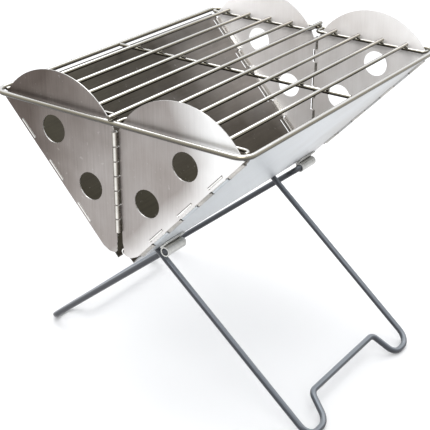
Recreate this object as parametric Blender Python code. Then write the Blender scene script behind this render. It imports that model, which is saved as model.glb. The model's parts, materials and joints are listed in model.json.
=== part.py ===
"""Folding camp grill: a V fire bowl of hinged sheet steel, two crossed wire legs and a wire grate.

Frame: X across the bowl, Y along it (the near end is at -Y), +Z up. The origin is on the ground
under the middle of the bowl. The grill is modelled opened out, standing on its legs.
"""

from math import atan2, cos, pi, radians, sin, sqrt, tan

import bmesh
import bpy
from mathutils import Matrix, Vector

# --- driving dimensions, in metres --------------------------------------------------------------
RIM_Z = 0.290             # height of the grate rim's wire centre above the ground
RIM_HALF_X = 0.1335       # grate rim, wire centre, half width
RIM_HALF_Y = 0.1705       # grate rim, wire centre, half length
RIM_CORNER = 0.012        # corner radius of the rim's centre line
RIM_R = 0.0025            # radius of the rim wire
BAR_R = 0.002             # radius of the long bars and the middle cross wire
BAR_COUNT = 9
BAR_PITCH = 2 * RIM_HALF_X / (BAR_COUNT + 1)
BAR_RISE = 0.0048         # bar centres above the rim's centre
BAR_HALF_Y = 0.157        # the shorter bars end inside the leaf arcs
SLOT_R = 0.00175          # radius of the slot wires
SLOT_RISE = 0.0002
SLOT_Y = 0.155            # where the slot wires run across, inside the leaf arcs
SLOT_X_IN = 0.0042
SLOT_X_OUT = 0.1275
SLOT_OUT_END_Y = 0.1618   # outer end of a slot wire, at the rim's rounded corner
SLOT_BEND = 0.005

SHEET = 0.001             # thickness of all sheet steel
TILT = radians(43.0)      # each side panel leans this far from upright when open
HINGE_DROP = 0.1255       # bottom hinge axis below the rim
FLANGE = 0.012            # bottom flange of a panel: hinge axis to panel sheet centre
FLANGE_START = 0.004      # the flange's inner edge, clear of the other panel's knuckles
PANEL_HEIGHT = 0.178
PANEL_HALF_Y = 0.157
KNUCKLE_R = 0.0032        # bottom hinge barrel
KNUCKLE_BORE = 0.0019
KNUCKLE_COUNT = 9
BOTTOM_PIN_R = 0.0016
BOTTOM_PIN_PROUD = 0.001
CORNER_Y = 0.1592         # corner hinge axis, just past the panel's end
CORNER_R = 0.0022
CORNER_BORE = 0.0013
CORNER_PIN_R = 0.001
CORNER_KNUCKLES = ((0.039, 0.060), (0.083, 0.105), (0.128, 0.149))
CORNER_PIN_SPAN = (0.014, 0.176)

LEAF_Y = 0.1635           # middle of the end leaves' sheet
LEAF_IN_X = 0.003         # inner edge of a leaf
LEAF_TIP_X = 0.0075       # start of the rounded tip beside the bottom hinge
LEAF_TIP_R = 0.0035
LEAF_NOTCH_Z = 0.012      # top of the notch over the bottom hinge, above its axis
LEAF_EDGE_GAP = 0.0006    # a leaf's slanted edge stops this far inside the panel's middle
LEAF_SHOULDER = 0.0045    # the slanted edge ends this far below the rim
ARC_START_GAP = 0.0015    # small step from the slanted edge to the arc
ARC_RISE = 0.030          # top of a leaf arc above the rim
ARC_R = 0.071
ARC_X = 0.066
HOLE_R = 0.013
HOLES = ((0.071, -0.024), (0.031, -0.068))     # leaf air holes: x, height from the rim

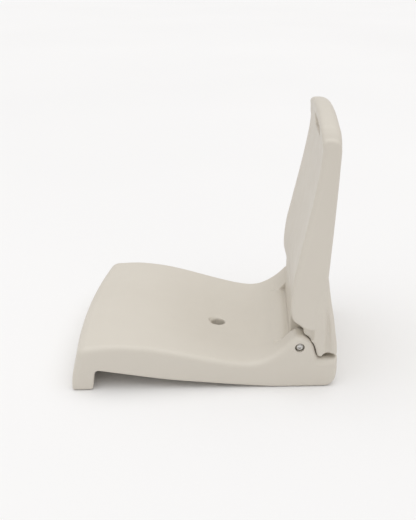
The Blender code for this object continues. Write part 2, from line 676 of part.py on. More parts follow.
def build_back(parts, cutters, look):
    back = add_part(back_slab("back_body"), look, parts)
    combine(back, add_cutter(hand_slot("hand_slot"), cutters), "DIFFERENCE")
    hub = add_cutter(extruded("back_hub", hub_outline(), HUB_HALF_WIDTH), cutters)
    sections = [[mm(*point) for point in tail_section(z)] for z in TAIL_SECTIONS]
    tail = add_cutter(lofted("back_tail", sections), cutters)
    combine(back, tail, "UNION")
    combine(back, hub, "UNION")
    combine(back, add_cutter(back_cavity("back_cavity"), cutters), "DIFFERENCE")
    combine(back, add_cutter(tail_cavity("tail_cavity"), cutters), "DIFFERENCE")
    combine(back, add_cutter(foot_recess("foot_recess"), cutters), "DIFFERENCE", "MANIFOLD")
    spot = (0, BACK_VENT_Z)
    vent = round_bar("back_vent_hole", VENT_RADIUS, 188, 215, "Y", 24, spot)
    combine(back, add_cutter(vent, cutters), "DIFFERENCE", "MANIFOLD")
    recess = round_bar("back_vent_recess", PLUG_RADIUS + FIT, BACK_VENT_FLOOR, 215, "Y", 32, spot)
    combine(back, add_cutter(recess, cutters), "DIFFERENCE", "MANIFOLD")
    for side, word in SIDES:
        low, high = sorted((side * (INSERT_START - 6), side * (HUB_HALF_WIDTH + 2)))
        bore = round_bar(f"hub_bore_{word}", INSERT_RADIUS + FIT, low, high, "X", 28, (PIVOT_Y, PIVOT_Z))
        combine(back, add_cutter(bore, cutters), "DIFFERENCE", "MANIFOLD")
        pocket = round_bar(f"buffer_pocket_{word}", BUFFER_STEM + FIT, TAIL_BOTTOM - 5,
                           FOOT_RECESS + BUFFER_DEPTH, sides=24, around=(side * BUFFER_X, BUFFER_Y))
        combine(back, add_cutter(pocket, cutters), "DIFFERENCE", "MANIFOLD")
    return back


def build_hinge(side, word, parts, cutters, looks, joint):
    """One side's bolt, washer, bushing, spacer, insert and stop buffer."""
    clear = BOLT_RADIUS + FIT
    made = bolt(f"pivot_bolt_{word}", side)
    low, high = sorted((side * SOCKET_FLOOR, side * (BOLT_HEAD_START + 9)))
    socket = round_bar(f"socket_{word}", SOCKET_RADIUS, low, high, "X", 6, (PIVOT_Y, PIVOT_Z))
    combine(made, add_cutter(socket, cutters), "DIFFERENCE")
    hang(add_part(made, looks["steel"], parts), joint)
    floor = HEAD_RECESS_FLOOR
    washer = tube(f"bolt_washer_{word}", clear, HEAD_WASHER_RADIUS, floor + 0.1,
                  BOLT_HEAD_START - 0.1, side, 0.2)
    add_part(washer, looks["steel"], parts)
    bushing = tube(f"ear_bushing_{word}", clear, BUSHING_RADIUS, BUSHING_START + FIT, floor - FIT, side)
    add_part(bushing, looks["sliding"], parts)
    spacer = tube(f"thrust_washer_{word}", clear, THRUST_RADIUS, HUB_HALF_WIDTH + FIT,
                  POCKET_HALF_WIDTH - FIT, side)
    add_part(spacer, looks["sliding"], parts)
    hang(add_part(insert(f"hub_insert_{word}", side), looks["brass"], parts), joint)
    hang(add_part(buffer(f"stop_buffer_{word}", side), looks["rubber"], parts), joint)


def hang(obj, joint):
    """Makes the joint's empty the parent, with the object left where it is."""
    obj.parent = joint
    obj.matrix_parent_inverse = Matrix.Translation(-joint.location)


def main():
    start_scene()
    parts = collection("folding_floor_seat")
    cutters = collection("cutters")
    looks = {
        "plastic": material("seat plastic", PLASTIC, 0.55),
        "plug": material("plug plastic", PLUG_PLASTIC, 0.6),
        "sliding": material("sliding plastic", SLIDING_PLASTIC, 0.4),
        "steel": material("zinc plated steel", STEEL, 0.35, 1.0),
        "brass": material("brass", BRASS, 0.35, 1.0),
        "rubber": material("buffer rubber", RUBBER, 0.8),
    }
    joint = bpy.data.objects.new("back_pivot", None)
    joint.location = mm(0, PIVOT_Y, PIVOT_Z)
    parts.objects.link(joint)
    build_seat(parts, cutters, looks["plastic"])
    hang(build_back(parts, cutters, looks["plastic"]), joint)
    for side, word in SIDES:
        build_hinge(side, word, parts, cutters, looks, joint)
    seat_plug = plug("seat_vent_plug", mm(*SEAT_VENT, SEAT_VENT_FLOOR), (0, 0, 1))
    add_part(seat_plug, looks["plug"], parts)
    back_plug = plug("back_vent_plug", mm(0, BACK_VENT_FLOOR, BACK_VENT_Z), (0, -1, 0))
    hang(add_part(back_plug, looks["plug"], parts), joint)


main()
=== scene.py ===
"""Folding floor seat of moulded plastic, on a pale studio floor.

The two mouldings are rebuilt finer than the CAD nodes they replace, from the same outlines, and
their edges are softened as a mould's are. All other pieces are the CAD nodes with better materials.
"""

import json
import math

import bmesh
import bpy
from mathutils import Matrix, Vector


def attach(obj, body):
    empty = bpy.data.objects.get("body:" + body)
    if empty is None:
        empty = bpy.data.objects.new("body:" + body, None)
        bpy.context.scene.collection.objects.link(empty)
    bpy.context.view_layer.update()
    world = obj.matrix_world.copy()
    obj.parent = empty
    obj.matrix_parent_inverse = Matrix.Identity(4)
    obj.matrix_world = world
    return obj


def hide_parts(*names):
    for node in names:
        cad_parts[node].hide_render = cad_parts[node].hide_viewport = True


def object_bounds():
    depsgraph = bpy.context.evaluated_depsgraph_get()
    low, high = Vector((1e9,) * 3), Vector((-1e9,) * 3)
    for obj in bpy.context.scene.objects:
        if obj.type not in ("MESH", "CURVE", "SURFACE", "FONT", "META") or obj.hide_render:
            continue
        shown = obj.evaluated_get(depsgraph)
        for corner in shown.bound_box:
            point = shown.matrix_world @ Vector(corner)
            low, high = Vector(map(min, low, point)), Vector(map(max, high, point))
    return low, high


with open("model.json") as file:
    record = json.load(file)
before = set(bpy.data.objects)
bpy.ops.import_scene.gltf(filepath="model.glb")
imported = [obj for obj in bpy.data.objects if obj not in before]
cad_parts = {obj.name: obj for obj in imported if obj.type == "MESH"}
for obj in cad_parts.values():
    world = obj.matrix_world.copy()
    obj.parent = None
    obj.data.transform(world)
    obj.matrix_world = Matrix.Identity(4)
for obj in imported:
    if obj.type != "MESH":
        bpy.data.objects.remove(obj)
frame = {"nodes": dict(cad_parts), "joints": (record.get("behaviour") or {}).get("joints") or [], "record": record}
cad_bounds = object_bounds()
nodes = frame["nodes"]
pivot = Vector(frame["joints"][0]["pos_m"]) * 1000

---

*Task statement*.
Nothing beyond the required lines should be retyped: start with the line that contains "joint.location = mm(0, PIVOT_Y, PIVOT_Z)" and finish with the line that contains "obj.parent = empty".

*Result*.
    joint.location = mm(0, PIVOT_Y, PIVOT_Z)
    parts.objects.link(joint)
    build_seat(parts, cutters, looks["plastic"])
    hang(build_back(parts, cutters, looks["plastic"]), joint)
    for side, word in SIDES:
        build_hinge(side, word, parts, cutters, looks, joint)
    seat_plug = plug("seat_vent_plug", mm(*SEAT_VENT, SEAT_VENT_FLOOR), (0, 0, 1))
    add_part(seat_plug, looks["plug"], parts)
    back_plug = plug("back_vent_plug", mm(0, BACK_VENT_FLOOR, BACK_VENT_Z), (0, -1, 0))
    hang(add_part(back_plug, looks["plug"], parts), joint)


main()
=== scene.py ===
"""Folding floor seat of moulded plastic, on a pale studio floor.

The two mouldings are rebuilt finer than the CAD nodes they replace, from the same outlines, and
their edges are softened as a mould's are. All other pieces are the CAD nodes with better materials.
"""

import json
import math

import bmesh
import bpy
from mathutils import Matrix, Vector


def attach(obj, body):
    empty = bpy.data.objects.get("body:" + body)
    if empty is None:
        empty = bpy.data.objects.new("body:" + body, None)
        bpy.context.scene.collection.objects.link(empty)
    bpy.context.view_layer.update()
    world = obj.matrix_world.copy()
    obj.parent = empty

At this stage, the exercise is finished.